The men's Greco-Roman 87 kilograms competition at the 2020 Summer Olympics in Tokyo, Japan, took place on 3–4 August 2021 at the Makuhari Messe in Mihama-ku. The qualification rounds were held on 3 August while medal matches were held on the 2nd day of the competition.

This freestyle wrestling competition consists of a single-elimination tournament, with a repechage used to determine the winner of two bronze medals. The two finalists face off for gold and silver medals. Each wrestler who loses to one of the two finalists moves into the repechage, culminating in a pair of bronze medal matches featuring the semifinal losers each facing the remaining repechage opponent from their half of the bracket.

Zhan Beleniuk from Ukraine won the gold medal after beating Viktor Lőrincz of Hungary 5–1 in the gold medal match.
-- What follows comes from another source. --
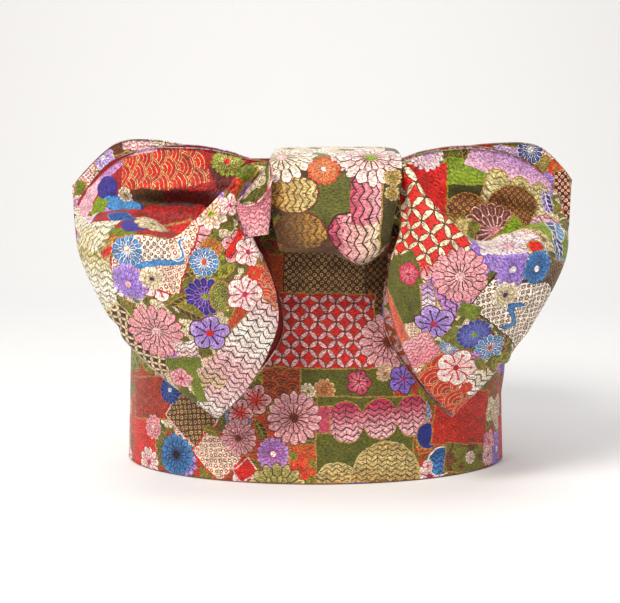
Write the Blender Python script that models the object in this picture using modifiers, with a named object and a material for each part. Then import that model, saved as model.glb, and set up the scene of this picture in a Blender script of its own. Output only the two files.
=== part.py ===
"""Obi sash tied in a drooping bunko bow, as it is worn, in metres with +Z up.

The origin is the centre of the torso hollow at the band's mid-height. The wearer's back,
where the bow sits, faces -Y, and +X is the wearer's right.
"""

import math
from collections import namedtuple

import bmesh
import bpy
import numpy as np

MM = 0.001

# The cloth.
WALL = 0.0025
SEAM_GAP = 0.0003
LAYER_GAP = 0.0006
KNOT_SEAM = 0.0009

# The band: two turns of cloth on an oval torso, a little wider at the hem.
BAND_HEIGHT = 0.270
BAND_HALF_WIDTH = 0.1685
BAND_HEM_FLARE = 0.0065
BAND_HALF_DEPTH = 0.128
TURN_LAP = WALL + 0.0012
TURN_SEGMENTS = 64
TURN_SEAM = 0.0006
BAND_ROWS = 6
FREE_EDGE_ANGLE = math.radians(80)
LAP_ANGLE = math.radians(44)
SAG_ANGLE = math.radians(90)
SAG_HALF_ANGLE = math.radians(13)
SAG_LEVEL = -0.045
SAG_HALF_HEIGHT = 0.055
SAG_DEPTH = 0.007

# The bow's pleated middle, and the layers that lie flat on each other in it.
KNOT_X = 0.0145
KNOT_BACK = -(BAND_HALF_DEPTH + SEAM_GAP + WALL / 2)
KNOT_LAYER = WALL + LAYER_GAP
REAR_BACK_Y = KNOT_BACK - KNOT_LAYER
REAR_FACE_Y = KNOT_BACK - 2 * KNOT_LAYER
FRONT_BACK_Y = KNOT_BACK - 3 * KNOT_LAYER

# The knot cover, a strip that runs round the bow's middle.
COVER_SAG = 0.014
COVER_SAG_X = 0.036
COVER_SAG_HALF = 0.017
COVER_SEGMENTS_ACROSS = 12
COVER_STEPS_PER_ROW = 3

# Ripples of the gathered cloth, counted across its width.
RIPPLES = 3
KNOT_RIPPLE_MM = 3

# Divisions of the cloth across its width, between the named lines of a loop.
FRONT_STEPS = (4, 3, 3, 4, 5)
REAR_STEPS = (4, 4)
KNOT_STEPS = 2
RESAMPLE_STEPS = (24, 24)

# A section across a loop's front layer, in millimetres: each point is the distance out from the
# middle of the back, the distance behind the torso's axis, and the height. The cloth runs from
# its upper edge down into a valley, over a lip and a ridge, and down its face to its lower edge.
# The face swells by two distances: away from the knot, and towards the viewer behind the wearer.
Front = namedtuple("Front", "name top valley lip ridge foot swell_out swell_back ripple steps")

LEFT_FRONT = (
    Front("waist", (55, 152, 143), (55, 161, 117), (54, 176, 130), (53, 190, 140), (56, 192, 94),
          0, 2, 3, 2),
    Front("first", (73, 150, 148), (75, 163, 92), (75, 182, 99), (74, 208, 118), (43, 198, 66),
          0, 5, 3, 2),
    Front("second", (91, 147, 151), (94, 163, 78), (94, 184, 84), (94, 218, 98), (33, 200, 39),
          1, 8, 2, 2),
    Front("corner", (113, 142, 152), (114, 161, 72), (114, 182, 84), (112, 222, 83), (31, 198, 14),
          2, 9, 1, 3),
    Front("third", (143, 134, 150), (145, 154, 84), (143, 172, 101), (145, 214, 85), (39, 192, -11),
          5, 10, 0, 3),
    Front("fourth", (173, 126, 135), (173, 146, 90), (171, 162, 100), (171, 198, 75), (56, 182, -42),
          10, 8, 0, 3),
    Front("fold", (200, 120, 108), (201, 132, 97), (200, 142, 90), (191, 165, 59), (82, 165, -71),
          15, 0, 0, 3),
)
RIGHT_FRONT = (
    Front("waist", (71, 152, 143), (71, 161, 117), (70, 176, 130), (70, 190, 140), (67, 192, 91),
          0, 2, 3, 2),
    Front("first", (89, 150, 148), (90, 163, 92), (89, 182, 99), (86, 208, 117), (61, 198, 66),
          0, 5, 3, 2),
    Front("second", (107, 147, 150), (110, 163, 76), (109, 184, 84), (105, 218, 97), (58, 200, 42),
          1, 8, 2, 2),
    Front("corner", (134, 142, 151), (139, 161, 64), (137, 180, 77), (132, 222, 72), (62, 198, 16),
          2, 9, 1, 3),
    Front("third", (164, 134, 145), (164, 154, 71), (162, 172, 85), (157, 214, 70), (72, 192, -11),
          4, 10, 0, 3),
    Front("fourth", (188, 126, 131), (186, 146, 80), (184, 162, 91), (182, 198, 72), (89, 182, -41),
          6, 8, 0, 3),
    Front("fold", (207, 120, 108), (208, 132, 97), (209, 142, 87), (203, 165, 59), (113, 165, -69),
          9, 0, 0, 3),
)

# The same loop's layer nearer the torso, and both layers of the loop nested behind it.
Back = namedtuple("Back", "name top middle foot steps")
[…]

Beleniuk scored two points twice in the second period for the win.

On 21 November 2025, the Anti-Doping Section of the Court of Arbitration for Sport ruled that an original bronze medalist, Zurabi Datunashvili, had violated anti-doping rules by using a prohibited method and the falsification of test results: the Court imposed a five-year ban and ordered that all of Datunashvili's results since 27 May 2021 be deleted from the records.
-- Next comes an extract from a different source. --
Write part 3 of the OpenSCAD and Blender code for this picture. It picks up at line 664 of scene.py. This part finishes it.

Datunashvili's appeal was rejected by the Court of Arbitration for Sport, and he was stripped of his medal, which was subsequently awarded to Croatia's Ivan Huklek.

==Schedule==
All times are Japan Standard Time (UTC+09:00)

| Date | Time | Event |
| 3 August 2021 | 11:00 | Qualification rounds |
| 18:15 | Semifinals |
| 4 August 2021 | 11:00 | Repechage |
| 19:30 | Finals |

==Results==
- Legend
- F — Won by fall

== Final standing ==

| Rank | Athlete |
|---|---|
| 1st place, gold medalist(s) | Zhan Beleniuk (UKR) |
| 2nd place, silver medalist(s) | Viktor Lőrincz (HUN) |
| 3rd place, bronze medalist(s) | Denis Kudla (GER) |
| 3rd place, bronze medalist(s) | Ivan Huklek (CRO) |
| 5 | Mohamed Metwally (EGY) |
| 5 | Bachir Sid Azara (ALG) |
| 7 | Rustam Assakalov (UZB) |
| 8 | Daniel Grégorich (CUB) |
| 9 | Atabek Azisbekov (KGZ) |
| 10 | Lasha Gobadze (GEO) |
| 11 | John Stefanowicz (USA) |
| 12 | Islam Abbasov (AZE) |
| 13 | Nursultan Tursynov (KAZ) |
| 14 | Kiryl Maskevich (BLR) |
| 15 | Peng Fei (CHN) |
| DQ | Zurabi Datunashvili (SRB) |

- Zurabi Datunashvili of Serbia originally was a bronze medalist, but he was disqualified for anti-doping violations in November 2025.